Does size really matter?
Your Average Guy
My Average Guy,
Yes. But, before you become disheartened... size matters for the right size girl. We've heard it before this way... "the perfect fit." Just as men are built differently here, so are women. Some women just can't take a twelve inch cock. I say this having loved my ex-boyfriends twelve-inches. But, my girlfriend's sister had had the same cock, and she couldn't stand it this big. I've found around seven inches to be the norm in personal experience. I've also found anything within the "norm" range to be quite satisfying, provided you know how to work it. I've also made the mistake of shooting a hot girl who would only fuck her boyfriend, who just happened to have a pencil dick. It looked absolutely terrible on tape, and she NEVER convinced me it felt any better. Though, that was probably because they were both new to porn and worried about performance. If you happen to be below "average", I would simply suggest... make up for it in other ways.

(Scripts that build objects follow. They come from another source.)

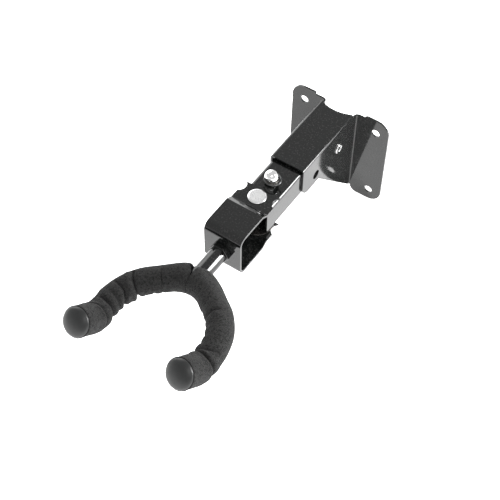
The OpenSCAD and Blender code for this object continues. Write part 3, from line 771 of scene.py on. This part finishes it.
class HANGER_OT_stage(bpy.types.Operator):
    """Pale floor, soft lights and the camera"""

    bl_idname = "hanger.stage"
    bl_label = "Stage"

    def execute(self, context):
        scene, look = context.scene, context.scene.hanger_stage
        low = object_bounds()[0]
        bm = bmesh.new()
        bmesh.ops.create_grid(bm, x_segments=8, y_segments=8, size=6.0)
        bmesh.ops.translate(bm, verts=bm.verts, vec=(0, -0.12, low.z - look.floor_gap))
        mesh = bpy.data.meshes.new("floor")
        bm.to_mesh(mesh)
        bm.free()
        floor = bpy.data.objects.new("floor", mesh)
        scene.collection.objects.link(floor)
        made = Finish("pale_floor")
        grain = made.noise(40, 3)
        mesh.materials.append(made.surface(
            Base_Color=made.mix(grain, rgb(0.84), rgb(0.88)), Roughness=0.8 + 0.1 * grain,
            Emission_Color=rgb(1.0), Emission_Strength=look.floor_glow))
        floor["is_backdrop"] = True

        centre = (0, -0.12, 0.04)
        soft_light("right_softbox", (0.985, 0.49, 0.47), centre, (0.3, 0.75), look.right_power)
        soft_light("left_softbox", (-1.0, 0.45, 0.62), centre, (1.1, 0.8), look.left_power)
        soft_light("front_softbox", (0.75, -0.95, 1.6), centre, (0.9, 0.6), look.front_power)

        world = bpy.data.worlds.new("studio")
        scene.world = world
        world.use_nodes = True
        sky = Finish("studio", world.node_tree)
        up = sky.node("ShaderNodeSeparateXYZ", {}, {
            "Vector": sky.node("ShaderNodeTexCoord", out="Generated")}, out="Z")
        brightness = sky.node("ShaderNodeMapRange", {}, {
            "Value": up, "From Min": 0.0, "From Max": 0.4, "To Min": 1.0, "To Max": 0.7})
        shade = sky.node("ShaderNodeBackground", {}, {"Color": rgb(1.0), "Strength": brightness})
        sky.close(shade, "ShaderNodeOutputWorld")

        camera = bpy.data.objects.new("camera", bpy.data.cameras.new("camera"))
        camera.data.lens, camera.data.sensor_width = look.lens, 36.0
        a, e, roll = look.camera_azimuth, look.camera_elevation, look.camera_roll
        back = Vector((math.sin(a) * math.cos(e), -math.cos(a) * math.cos(e), math.sin(e)))
        right = Vector((math.cos(a), math.sin(a), 0))
        level = Matrix((right, back.cross(right), back)).transposed()
        turned_level = level @ Matrix.Rotation(roll, 3, "Z")
        camera.matrix_world = Matrix.Translation(look.camera_place) @ turned_level.to_4x4()
        camera.data.clip_start = 0.01
        scene.collection.objects.link(camera)
        scene.camera = camera
        scene.view_settings.view_transform = "Standard"
        return {"FINISHED"}


OPERATORS = (HANGER_OT_wall_bracket, HANGER_OT_arm, HANGER_OT_clevis, HANGER_OT_lock,
             HANGER_OT_shaft, HANGER_OT_sleeves, HANGER_OT_caps, HANGER_OT_stage)


class HANGER_PT_panel(bpy.types.Panel):
    """Lists the pieces and their settings"""

    bl_idname = "HANGER_PT_panel"
    bl_label = "Wall hanger"
    bl_space_type = "VIEW_3D"
    bl_region_type = "UI"
    bl_category = "Hanger"

    def draw(self, context):
        column = self.layout.column()
        for operator in OPERATORS:
            column.operator(operator.bl_idname)
        for group in (context.scene.hanger_finish, context.scene.hanger_stage):
            box = self.layout.box()
            for key in group.bl_rna.properties.keys():
                if key not in ("rna_type", "name"):
                    box.prop(group, key)


CLASSES = (HangerFinish, HangerStage) + OPERATORS + (HANGER_PT_panel,)


def register():
    for cls in CLASSES:
        bpy.utils.register_class(cls)
    bpy.types.Scene.hanger_finish = PointerProperty(type=HangerFinish)
    bpy.types.Scene.hanger_stage = PointerProperty(type=HangerStage)


def unregister():
    del bpy.types.Scene.hanger_stage
    del bpy.types.Scene.hanger_finish
    for cls in reversed(CLASSES):
        bpy.utils.unregister_class(cls)


def main():
    register()
    for operator in OPERATORS:
        group, name = operator.bl_idname.split(".")
        getattr(getattr(bpy.ops, group), name)()


if __name__ == "__main__":
    main()
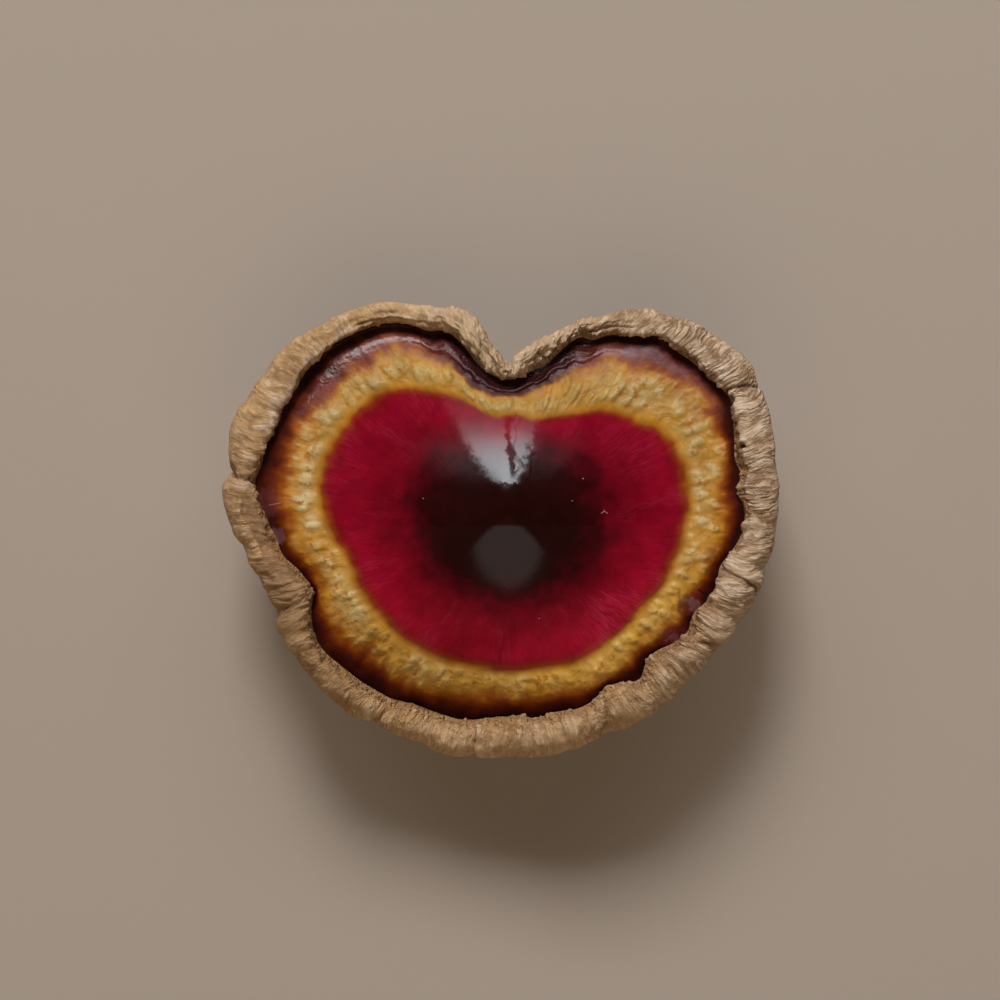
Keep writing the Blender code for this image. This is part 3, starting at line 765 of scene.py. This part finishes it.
def lacquer_material(creases, mottled):
    """The lacquered top: near-black crown, crimson, blistered gold, and maroon out to the lip."""
    material, n, shader = new_material("reishi_lacquer")
    band = n.attribute("band").outputs["Fac"]
    strip = n.attribute("strip").outputs["Vector"]
    place = n.add("ShaderNodeTexCoord").outputs["Object"]

    # The edges of the bands are fringed in rays, most of all the gold's outer one.
    flames = n.maths("SUBTRACT", n.grain(n.scaled(strip, (280.0, 280.0, 130.0)), 1.0, 2.0), 0.5)
    tongues = n.maths("SUBTRACT", n.grain(n.scaled(strip, (110.0, 110.0, 100.0)), 1.0, 2.0), 0.5)
    cloud = n.maths("SUBTRACT", n.grain(place, 190.0, 2.5, 0.55), 0.5)
    reach = n.total(n.between(band, 1.3, 1.9, 0.05, 0.12), n.between(band, 2.4, 3.1, 0.0, 0.6))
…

And this is where we get to what you've probably heard before... it's how you know what to do with it. Women are emotional creatures. A great lover does not need a huge cock. If he has one, and it's not too big for his chosen girl, he probably doesn't need to work as hard. But, if it's not as big as she would have liked it... it's similar a woman who is incredibly sexually exciting capturing the intellect and the spirit, but perhaps is not the most model-beautiful. Turn her on in other ways than simply huge cock standing at attention, and it really doesn't matter.
I can't tell you the number of times my boyfriends have worried about me having seen some of the biggest cocks around. But, how many times have I worried I didn't come in a super-model package? When I became comfortable with my seeming imperfections, because I became well aware of what truly made me unique and special and loveable, my non super-model status no longer mattered to those who mattered to me. In other words... size does matter, but it's not the only thing which matters. And it's not the most important thing which matters. (I did, after all, break it off with my twelve-inch boyfriend for reasons much more important than size.) Confidence is most attractive to both genders. I'm not talking about cocky, but confidence. It does seem that twelve inches or a super-model body can naturally give one confidence in our world. But, there are other ways to achieve the same thing. Learn it and own it. That's what matters most.
Now, if you're a man with a cock bigger than most, like my ex was with this sister to my girlfriend... be aware. Just because you have a big one which matches the porn studs in the movies, doesn't mean your chosen girl is going to want that. There were so many times the girls on set complained because the guy's penis was too big. You never saw this, because it's what happened between those cuts in the movie. She was "acting", after all. If "acting" is not what you're seeking, you may want to realize you have a very large penis and to simply move forward with caution. Again... just like my super-model girlfriends who seem to often scare off the men from making advances toward them, you may want to learn just how deep you can thrust for starters. When the girl's relaxed, because she knows she can trust you to not hurt her, her body will actually open more and more for you. Take it slowly, and she'll eventually get there... to take it all.
As you can see... yes, size does matter. But that doesn't mean you don't have to make it the perfect fit.